Of course, some things are necessities. My children need socks and underwear. Other things are beneficial privileges, like special playthings and good books. But having enough is not my problem. Having too much is.
When I have too much, my time, attention, and financial resources are bound up in the stuff of earth. It crowds in and demands my affections. I begin to prioritize things that don’t matter and forget about things that do. My heart is not free. I am a slave to an insatiable master.
I may think I am generous and humble. But one trip to Target is all it takes to close my selfish fists. When I am reminded of all I do not have, I am less delighted to give, less concerned with humility, less inclined to do without excess so another can have enough. I begin to think it’s more important to have matching towels in my hall bathroom than it is to give to someone in need. I really believe it is vital to give my kids a “good Christmas” than it is to save money for their futures.
So I invite the stuff in. I do it out of envy. I do it out of greed. I do it out of guilt.
It is easy to buy into the lie that I need to provide a better childhood for my kids than the one I had. It’s a nice sentiment—we should all strive to learn from our parents and be better. But a materialistic childhood is not a happier childhood. You do not need to walk very far into a toy department to know that is true. There, you will hear children with more than enough stuff screaming, “Mommy! I want that! Mommy! Buy that for me! Mommy! You’re a mean mommy if you don’t get that for me now!”
It is more enjoyable to live with children who are content. It is more enjoyable to live with myself when I am content. But how do we get there, especially in this season of excess? Here are some ideas:
1) Turn off the TV, or at the least, turn off the commercials. The goal of television is to sell you something. Advertisers have worked very, very hard to figure out how to get you and your children to believe you need something you don’t have. Everyone on TV has more and better stuff than you do. Don’t give them the opportunity to give you their sale’s pitch because they will win.
2) Set a budget, and stick to it. Guilt is a powerful emotion, especially for mothers. If you do not have a budget you will likely spend more than you should on gifts for your children.
3) Downsize. Spend some time today going through closets and toy bins. You will be shocked at the stuff you have been hoarding that you do not need and that no one uses. Stop trading your time to maintain stuff that has no value.

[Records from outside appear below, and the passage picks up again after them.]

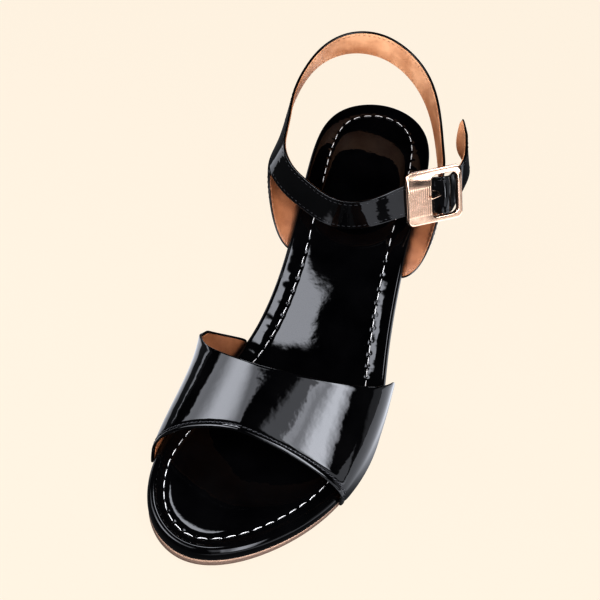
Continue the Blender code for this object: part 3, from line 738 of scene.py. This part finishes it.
def sewAlong(points, faces, path, normals, look):
    hold = stitchForm["hold"]
    path = [Vector(p) for p in path]
    lengths = [0.0]
    for a, b in zip(path, path[1:]):
        lengths.append(lengths[-1] + (b - a).length)
    count = max(1, round(lengths[-1] / look["pitch"]))
    flat = np.array([tuple(p) for p in path])
    lean = np.array([tuple(n) for n in normals])
    for s in (np.arange(count) + 0.5) * lengths[-1] / count:
        jitter = look["pitch"] * stitchForm["uneven"] * (random.random() - 0.5)
        here, back, ahead = (Vector([np.interp(s + jitter + d, lengths, flat[:, k]) for k in range(3)])
                             for d in (0.0, -look["length"] * hold, look["length"] * hold))
        normal = Vector([np.interp(s, lengths, lean[:, k]) for k in range(3)]).normalized()
        addStitch(points, faces, here, (ahead - back).normalized(), normal, look)


def makeFootbed():
    p = padSizes
    pad = soleSolid("footbed_pad", p["steps"], p["profile"], p["under"], p["crown"], padRelief(), padDraw())
    fitPiece(pad, "footbed", bedPatent)

    line, reach, count = stitchLine()
    line = np.vstack((line, line[:1]))
    points, faces = [], []
    for k in range(count):
        s = (k + 0.5) * reach[-1] / count + p["stitchUneven"] * (random.random() - 0.5)
        spots = [[np.interp((s + d) % reach[-1], reach, line[:, axis]) for axis in (0, 1)]
                 for d in (-p["stitchSpan"], 0.0, p["stitchSpan"])]
        behind, here, ahead = (solePoint(*spot, p["stitchLift"]) for spot in spots)
        normal = (solePoint(*spots[1], p["overStitch"]) - here).normalized()
        along = (ahead - behind).normalized()
        skew = normal.cross(along) * (p["stitchSkew"] * (random.random() - 0.5))
        addStitch(points, faces, here, (along + skew).normalized(), normal, p["stitch"])
    fitSolid("footbed_stitches", "footbed", "patent", whiteThread, points, faces)


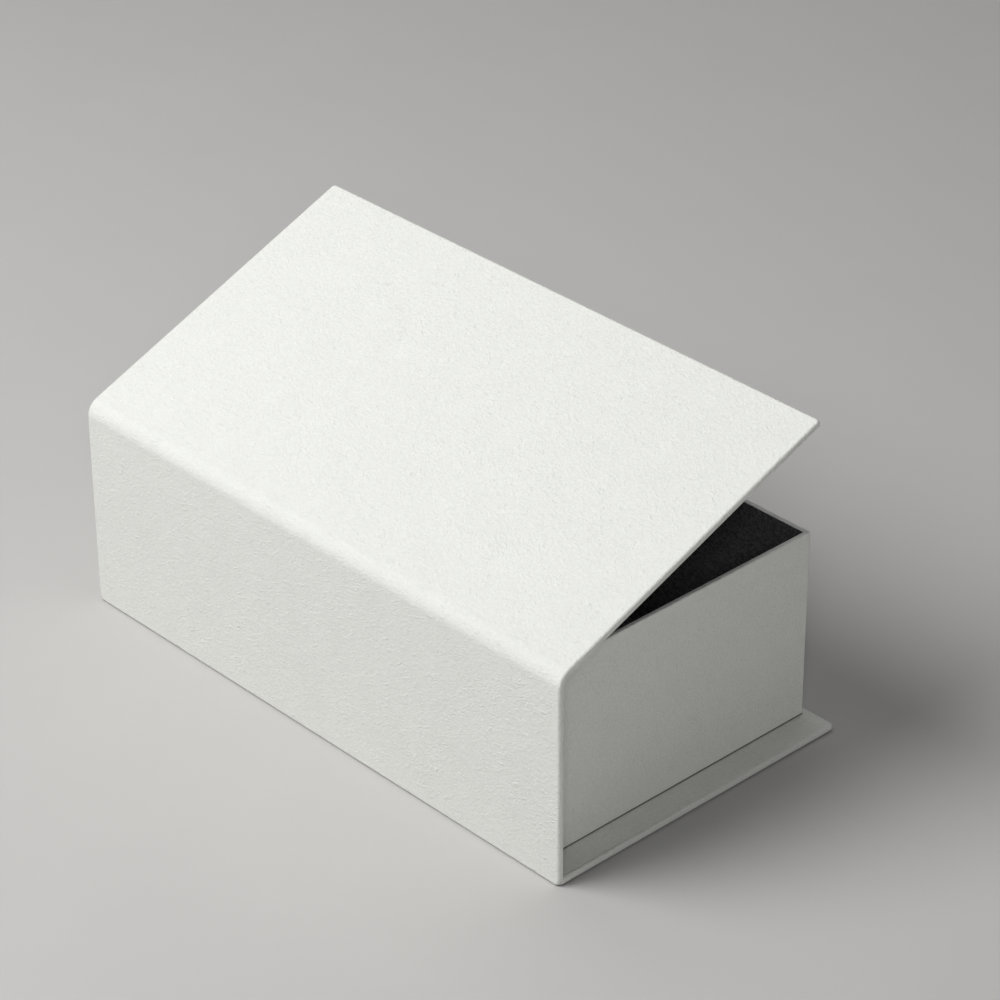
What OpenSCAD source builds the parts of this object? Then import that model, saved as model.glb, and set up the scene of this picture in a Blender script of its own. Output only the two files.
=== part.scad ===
// Book-style rigid box. A glued greyboard tray stands on the base of a case
// whose base, spine and lid boards are covered by one sheet of textured paper.
// The lid turns on a rounded strip of scored board along the top of the spine.
//
// The origin is the middle of the underside. X runs along the box, the spine
// faces -Y, and the free edge of the lid is towards +Y. Millimetres.

/* [Inside] */
// Length of the space inside the tray
inside_l = 244; // [120:1:320]
// Depth of the space inside the tray, from the hinge side to the front
inside_d = 139; // [80:1:200]
// Height of the space inside the tray
inside_h = 82; // [40:1:150]

/* [Boards] */
// Thickness of the greyboard in the base, the spine and the lid
case_board_t = 2.5; // [2:0.1:3]
// Thickness of the greyboard in the tray
tray_board_t = 1.5; // [1:0.1:2.5]

/* [Papers] */
// Thickness of the textured wrapping paper
wrap_t = 0.25; // [0.15:0.01:0.35]
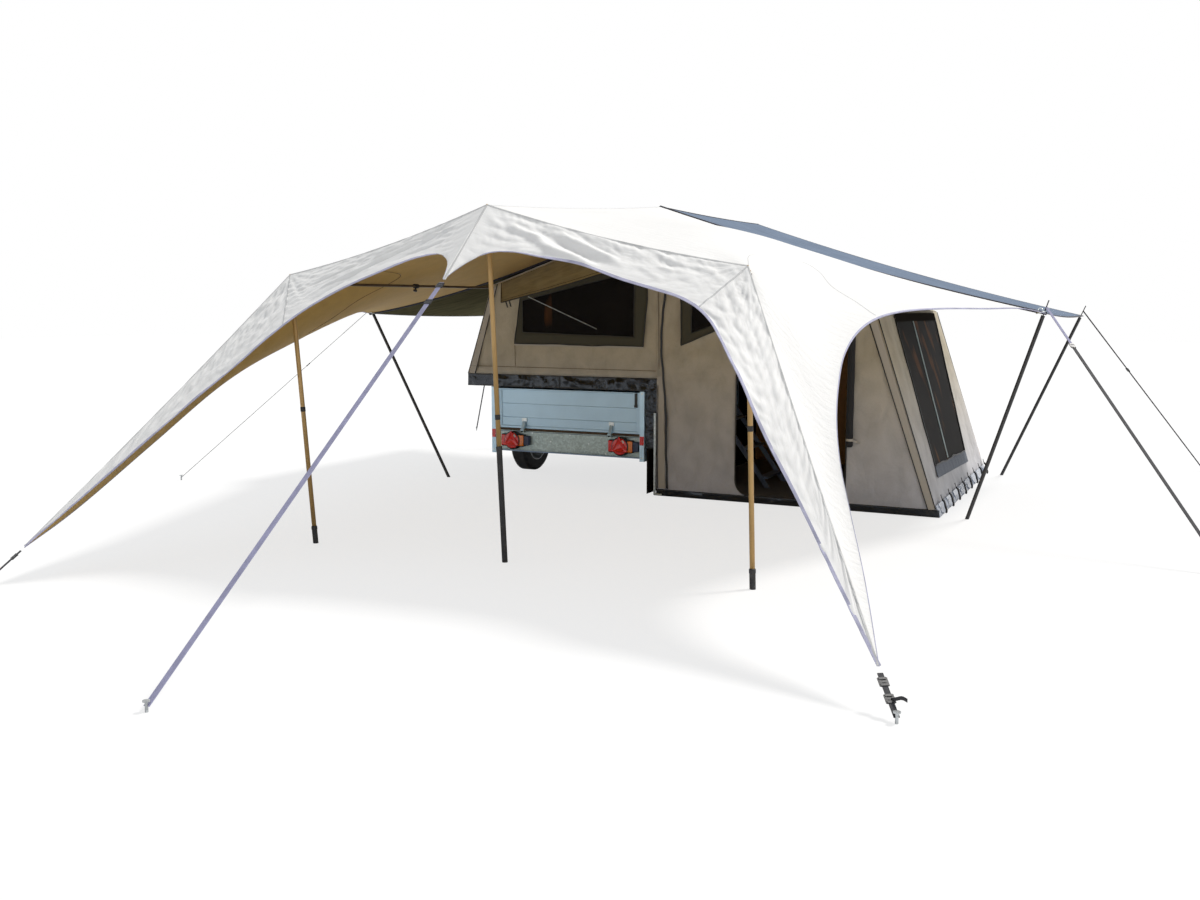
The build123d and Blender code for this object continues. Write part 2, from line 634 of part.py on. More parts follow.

Get rid of it today.
4) Give! Charity is the best anecdote for materialism. It is important that your children sacrifice in order to give. Don’t just give them money to put in the offering. Give them age-appropriate jobs to do to earn money to give away. Then, find a charity your entire family can support. You can sponsor a needy child. Pack a shoebox. Save and buy an animal for a needy village. Give bracelets. Your children can even earn money and use it to purchase food for a food bank or items for a homeless shelter.
Are your children happy with little? Are you content with what you have? Make it a priority to break free from the bondage of materialism. When contentment fills your home, you will find it easy to enjoy your children. It is natural and easy to enjoy those who are at peace in a world filled with stuff.
Please join us tomorrow for Day 28: Teach
For further thought:
1) If your children have a problem with materialism, check your own heart before trying to change theirs. If you struggle with these things, chances are your children will too. Confess your weakness to God and ask for help to overcome this sin. Then, set about to change your behaviors first. Let your children see your good example!
2) As a family, memorize Matthew 6: 19-21, which says, “Do not store up for yourselves treasures on earth, where moth and rust destroy, and where thieves break in and steal. But store up for yourselves treasures in heaven, where neither moth nor rust destroys, and where thieves do not break in or steal; for where your treasure is, there your heart will be also.”
3) Compare and contrast the attitudes of the rich young ruler (Matthew 19:16-22) and the faithful widow (Mark 12:41-44). Do you hold your treasures tightly in your fists, or do you give generously and sacrificially out of your abundance? Find one thing today that you can do to move toward becoming more like the faithful widow. Perhaps you can give up that morning latte or choose to make a gift instead of purchasing one. Whatever it is, begin to make steps in the right direction!